A third image, of a Miner Suffering with Silicosis, Lens 1951, shows a clearly sad man. However Ronis has chosen to photograph him through a window. It seems as if this barrier represents a separation of the miner from his work and colleagues because of his illness.

What I think I learned from these and other images is the importance of capturing the facial expression in these informal portraits and thereby communicating some emotional contact with the subject to the observer.
3. Ronis’s self-perception as shown by self-portraits
There were five images in the exhibition which were self-portraits by Willy Ronis taken at different stages in his career. I thought these images depicted aspects of himself which he wanted to emphasise at these different stages. They appear to show his interests and activities at various stages in his career.
I was unfamiliar with all the work of Willy Ronis when I went to the exhibition, but writing up these notes I became aware of many other self portraits. This made me realise that the exhibition was curated and the views opinions and attitudes of the curator influence the choice of exhibits. Thus my perception of Ronis as I learn it from this exhibition is coloured by what the curator chooses to show me. It is with this caution that I describe what I think I learned about Ronis’s self-perception and how he chooses to show himself to the world.
The earliest image was from 1929 and shows a young Willy Ronis in the dining room of the family apartment. He is studying a music score and has his violin under his arm and his bow in his hand. It is a very formally composed image: he is smartly dressed, looking studious, and on a side table behind him is a water jug and glass.

The reports of his life story indicate that at this stage in his life he was serious about music and intended to pursue this as a career. I interpreted this image as him showing this interest and wonder if he took this for posterity so that when as a successful musician it would show his early interest and activity in this area. It is ironic that this is however the early image of a great photographer – rather than a musician.
The second image in the exhibition is from 1935 and shows Ronis in the window of what had been his father’s studio which he now ran.

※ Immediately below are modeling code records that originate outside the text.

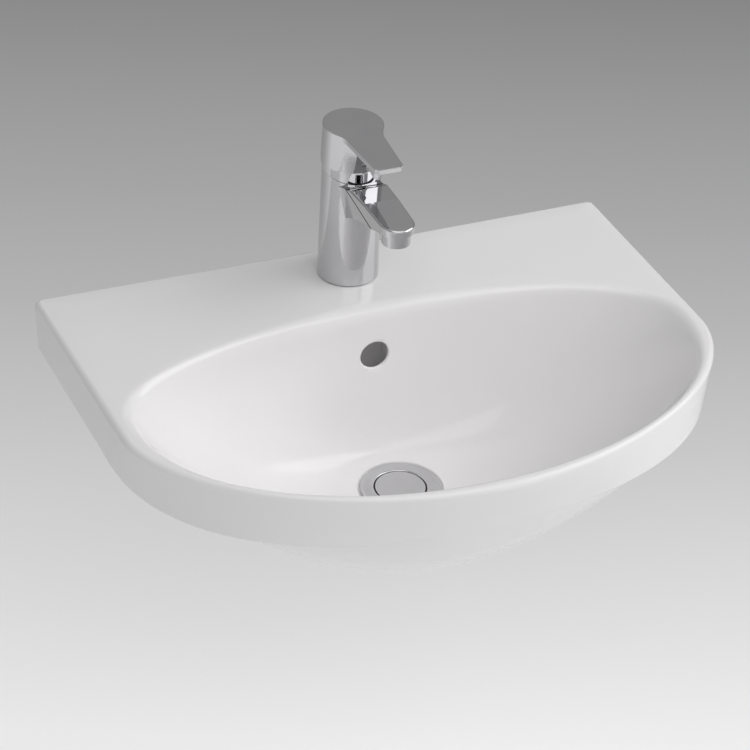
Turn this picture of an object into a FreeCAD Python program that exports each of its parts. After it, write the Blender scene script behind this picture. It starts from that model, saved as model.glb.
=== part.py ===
import FreeCAD, Part

# Semi recessed basin with a single lever tap and a click waste.
#
# Frame: the origin is the middle of the basin's back edge, in the plane of the worktop that it
# stands on. +X is to the right as the user sees it, -Y towards the user and +Z up. Millimetres.

import math
import os
import re
from types import SimpleNamespace

import Sketcher
from FreeCAD import Placement, Rotation, Vector

os.makedirs("parts", exist_ok=True)
doc = FreeCAD.newDocument("semi_recessed_basin")

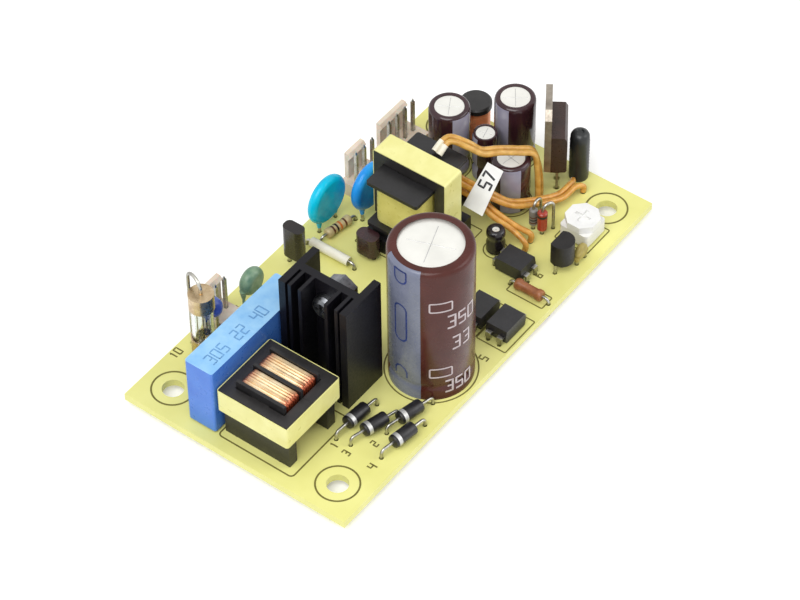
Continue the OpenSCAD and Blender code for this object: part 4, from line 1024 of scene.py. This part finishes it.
def small_can(node, pitch, angle, facing, width, sleeve, rim=1.1):
    """A sleeved can from its CAD box, its leads along an angle, its stripe centred
    on another and as wide as a number of degrees, and its sleeve's rim over the top."""
    low, high = mm(node)
    r = (high.x - low.x) / 2
    h = high.z - board_top
    place = Matrix.Translation(((low.x + high.x) / 2, (low.y + high.y) / 2, board_top))
    side = [
        (r - 1.2, 0.05), (r - 0.45, 0.1), (r - 0.04, 0.5), (r - 0.04, 2.4), (r - 0.36, 3.1),
        (r - 0.36, 3.7), (r - 0.04, 4.4), (r - 0.04, h - 0.9), (r - 0.14, h - 0.4),
        (r - 0.4 * rim, h - 0.08), (r - 0.72 * rim, h),
    ]
    bm = bmesh.new()
    turned(bm, place, [(0, 0.4)] + side + [
        (r - rim, h - 0.05), (r - rim - 0.04, h - 0.4), (0, h - 0.4)
    ], 64)
    turned(bm, place, [
        (0, h - 0.5), (r - rim - 0.1, h - 0.5), (r - rim - 0.1, h - 0.26),
        (r - rim - 0.5, h - 0.3), (0, h - 0.3),
    ], 64, 1)
    sector(bm, place, side[2:-2], facing - width / 2, facing + width / 2, 14, 2, lift=0.035)
    for a in (facing + 45, facing + 135):
        d = Vector((math.cos(math.radians(a)), math.sin(math.radians(a)), 0)) * (r - rim - 0.6)
        tube(bm, [place @ (d * s + Vector((0, 0, h - 0.3))) for s in (-1, 0, 1)], 0.06, 6, 3)
    d = Vector((math.cos(math.radians(angle)), math.sin(math.radians(angle)), 0)) * pitch / 2
    for s in (-1, 1):
        tube(bm, [place @ (d * s + Vector((0, 0, z))) for z in (0.5, -board_top)], leg, 10, 4)
    piece(node + "_can", bm, [sleeve, aluminium, lilac_print, grey_score, tinned], node)


small_can("output_capacitor_1", 3.5, -45, 255, 60, plum)
small_can("output_capacitor_2", 3.5, 90, 171, 52, plum)
small_can("output_capacitor_3", 2.2, 90, 150, 55, plum, rim=0.55)
small_can("output_capacitor_4", 3.5, 90, 215, 60, plum)
small_can("control_capacitor", 2.2, 0, 20, 60, dark_plum)


# ---------------------------------------------------------------------------
# Drum choke. A ferrite reel standing on its own leads, wound full of one layer
# after another of thick enamelled wire.
low, high = mm("output_choke_winding")
base = mm("output_choke_core")[0].z
centre = (low + high) / 2
r = (high.x - low.x) / 2
reel = bmesh.new()
place = Matrix.Translation((centre.x, centre.y, 0))
start = base + 1.5
reel_wire = 0.42
turns = int((high.z - start) / reel_wire) - 1
wound(
    reel, place, r - reel_wire / 2, r - reel_wire / 2, r - 0.22, start + reel_wire / 2, turns,
    reel_wire,
)
ring(reel, place, circle(0, 0, r - 0.25, 40), circle(0, 0, 1.6, 40), start, high.z - 0.05)
for s in (-1, 1):
    tube(reel, [(centre.x, centre.y + s * 2.4, z) for z in (start + 0.5, 0)], leg, 10, 1)
# Enamelled copper: bright orange, satin, ridged by the turns.
orange_copper = finish(
    "enamelled_copper_orange", "#ffb27e", "#ff9a62", 1.6, 0.34, grain=0.8, Metallic=0.2
)
piece("choke_coil", reel, [orange_copper, tinned], "output_choke_winding")


# ---------------------------------------------------------------------------
# Wrapped choke: a thin rod choke in a black shrunk sleeve that shows the ridges
# of the winding under it and is drawn in over its top.
low, high = mm("shrink_wrapped_choke")
centre = (low + high) / 2
r = (high.x - low.x) / 2
rod = bmesh.new()
profile = [(0, board_top), (r - 0.1, board_top + 0.02)]
steps = 22
for k in range(steps + 1):
    z = board_top + 0.4 + (high.z - board_top - 2.2) * k / steps
    profile.append((r - (0.02 if k % 2 else 0.09), z))
profile += [
    (r - 0.12, high.z - 1.0), (r - 0.36, high.z - 0.45), (r - 0.8, high.z - 0.1),
    (r - 1.2, high.z), (r - 1.4, high.z - 0.25), (0, high.z - 0.3),
]
turned(rod, (centre.x, centre.y, 0), profile, 40)
for s in (-1, 1):
    tube(rod, [(centre.x, centre.y + s * 1.2, z) for z in (board_top + 0.4, 0)], leg, 10, 1)
# Shrunk sleeve: charcoal, satin, slightly green in the light.
shrunk_black = finish(
    "shrunk_sleeve_black", "#26292a", "#1b1e1f", 2.5, 0.38, grain=0.5, relief=0.012
)
piece("wrapped_rod", rod, [shrunk_black, tinned], "shrink_wrapped_choke")


# ---------------------------------------------------------------------------
# Output rectifier. A power package that stands free on its own legs, with a dark
# moulded body on a tinned copper tab.
# Moulded epoxy: dark brown, satin. The tab is dull, warm grey metal.
body_foot, body_half_height, body_turn = 6.5, 4.6, 34
body_middle = Vector((43.74, -6.79, board_top + body_foot + body_half_height))
paint(on_leads(
    "moulded_epoxy_rectifier", body_middle, (5.2, 1.56, 4.61), body_turn,
    "#3a231b", "#2a1914", 2.5, 0.32, grain=0.3, relief=0.012,
    rest=("#b0a79a", "#8e857a", 2.0, 0.4),
), "output_rectifier")


# ---------------------------------------------------------------------------
# Trimmer. A white moulded base soldered by three pins carries an eight-sided
# white rotor with a cross for a screwdriver; its stops leave it 235 degrees.
# Moulded polyester: clean white, satin; the base is slightly warmer.
white_moulding = finish(
    "moulded_polyester_white", "#f4f4f2", "#e8e8e6", 2.5, 0.4, grain=0.4, relief=0.006
)
paint(on_leads(
    "moulded_trimmer_base", *above_board("trimmer_base", 0), 0,
    "#efeeea", "#e3e2de", 2.5, 0.45, grain=0.4, relief=0.006,
), "trimmer_base")
paint(white_moulding, "trimmer_rotor")


# ---------------------------------------------------------------------------
# Small control parts: a signal transistor, a buff ceramic disc and three tiny
# axial parts, two of them stood on end.
# Moulded epoxy: nearly black, satin. Dipped phenolic: olive buff, dull.
paint(on_leads(
    "moulded_epoxy_signal", *above_board("control_transistor", 2.2), 0,
    "#1f1c1c", "#151313", 2, 0.45, grain=0.3, relief=0.01, **{"Specular IOR Level": 0.35},
), "control_transistor")
paint(on_leads(
    "dipped_phenolic_buff", *above_board("ceramic_capacitor", 0.9), 0,
    "#b3a257", "#9a8a45", 1.2, 0.45, grain=0.4, relief=0.012,
), "ceramic_capacitor")


def standing(bm, x, y, offset, length, radius, stand, bands):
    """An axial part on end, its upper lead bent over and down at an offset."""
    foot = board_top + stand
    top = foot + length
    turned(bm, (x, y, foot), (
        (0, 0), (radius - 0.2, 0), (radius, 0.2), (radius, length - 0.2),
        (radius - 0.2, length), (0, length),
    ), 24)
    for low, high, index in bands:
        turned(bm, (x, y, foot), (
            (radius - 0.1, low), (radius + 0.01, low), (radius + 0.01, high), (radius - 0.1, high)
        ), 24, index, closed=True)
    tube(bm, [(x, y, foot + 0.2), (x, y, 0)], leg, 10, 1)
    reach = Vector((*offset, 0))
    bend = Vector((x, y, top + 0.3))
    path = [Vector((x, y, top - 0.3)), bend]
    path += [
        bend + reach * (1 - math.cos(a)) / 2 + Vector((0, 0, reach.length / 2 * math.sin(a)))
        for a in (math.radians(20 * k) for k in range(1, 9))
    ]
    path += [bend + reach, Vector((x, y, 0)) + reach]
    tube(bm, path, leg, 10, 1)


# Sealed glass: red and very glossy. Lacquered resistors: grey and rust, satin.
red_glass = finish("sealed_glass_red", "#b5402e", "#952c20", 1.0, 0.12, grain=0.5)
zener = bmesh.new()
standing(zener, 29.8, -12.8, (2.4, -0.9), 4.6, 0.98, 1.2, ((3.4, 4.0, 2),))
piece("red_diode", zener, [red_glass, tinned, black_band], "zener_diode")
grey_coat = finish("lacquered_resistor_grey", "#8d8a86", "#77746f", 1.2, 0.4, grain=0.3)
sense = bmesh.new()
standing(sense, 29.9, -10.65, (2.4, 0), 4, 0.83, 1.2, ((0.7, 1.0, 2), (1.4, 1.7, 3), (2.1, 2.4, 2)))
piece("grey_resistor", sense, [grey_coat, tinned, brown_band, black_band], "sense_resistor")
feedback = bmesh.new()
lying(feedback, 15.4, -20.0, 90, 6, 0.85, 1.2, 8.8, dog_bone(6, 0.98), BANDS)
rust_lacquer = finish("lacquered_resistor_rust", "#a8693f", "#8a5232", 1.0, 0.35, grain=0.3)
piece(
    "rust_resistor", feedback, [rust_lacquer, tinned, brown_band, black_band, buff],
    "feedback_resistor",
)


# ---------------------------------------------------------------------------
# Optocouplers and control chip. Moulded bodies with sloping sides and formed
# tinned legs, along X on the two optocouplers and along Y on the chip.
# Moulded epoxy: charcoal, satin. It ends at the body's sides, where the legs start.
leg_side, open_side, chip_half_height = 3.215, 9, 1.6
for node, name, x, y, half_x, half_y, light, dark in (
    ("optocouplers", "optocoupler", 5.4, -18.75, leg_side, open_side, "#29282b", "#1e1d20"),
    ("control_chip", "chip", 19, -14.15, open_side, leg_side, "#232225", "#19181b"),
):
    paint(on_leads(
        "moulded_epoxy_" + name, (x, y, board_top + 1.8), (half_x, half_y, chip_half_height), 0,
        light, dark, 2, 0.42, grain=0.3, relief=0.01,
    ), node)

He is smartly dressed in a suit and looking out of the window. He has a confident stance, erect and looking straight ahead. He is now businessman running an established business premises. The appears to present himself as well-to-do successful and respectable businessman.
I was struck by the composition in this image. Because the image is taken from inside looking out of the window, notices in the window become black shapes, the left side of the image is also black with little detail and the body of Ronis in his dark suit provides a dark shape to the right side of the image. I am probably over interpreting this, but during the same weekend I visited the Peggy Guggenheim collection and saw Miro’s Femme Assise II, 1939 (below). The Miro is composed of shapes of black with small areas of detail.

Although painted after Ronis made this image, I wonder if the influence of some of Miro’s earlier works had led Ronis to compose this image with blocks of black.
The third image, Self Portrait with Flash (1951) shows Ronis in a different light. At this stage in his career he had worked as a freelance photojournalist. He had covered workers disputes and had developed a strong self of social justice. He is quoted in the exhibition “We must work to change this world and make it better”.

This image shows Ronis in his studio holding a flash. He is now dressed in clothes suggestive of a working man, rather than the suit of the previous image. He also adopts a quirky pose on one leg and it is this that adds a sense of light heartedness to the image compared to the seriousness of the two previous ones. Does this reflect the greater self confidence of an established freelancer with international publication – he chooses how he wants to show himself, rather than how he thinks others want to see him.
The fourth image, Self-portrait L’Isle sur la Sorgue 1978, continues this theme of him portraying himself as the established successful photographer.

He is sat at his desk, studying a negative. The desk appears to be covered in the clutter associated with this position. I suspect it is carefully arranged and selected to show different aspects he wants to show. His diary is open in front of him – a diary of appointments will determine his activities and has a great importance in his life. There are collections of negatives and mounted slides, documents and journals in foreign languages reflecting his international status. A large treble clef is drawn on a page, part covered by other clutter – is this a memory of his original career plan, it appears incongruous otherwise.
The final image is from Giudecca, Venice in 1981. He describes it as a “discrete self-portrait” as the image appears to be of upholsterers outside their workshop, but Ronis can be seen clearly in the centre of the image, reflected in a mirror on the wall.

Ronis is seen, casually dressed, with his camera bag and small camera. He appears as what he started out as, a street photographer. He is not taking a large part in this image, which remains that of the upholsterers and otherwise looks like one of his early images from Paris. His presence is discrete – as it needs to be for a street photographer. I consider that this reflects Ronis portraying himself as how he started and how he wanted to be seen towards the end of his career.
4. Other learning points
There were many other aspects to this exhibition which influenced how I looked at these images. Many of them made me consider the “Decisive Moment” and I will refer to these in my account of Assignment 3 “The Decisive Moment”.
A further aspect to many of Ronis’s works is the sense of humour. I have mentioned this in relation to his Self-Portrait with Flash, however there are many more images which one cannot look at without smiling.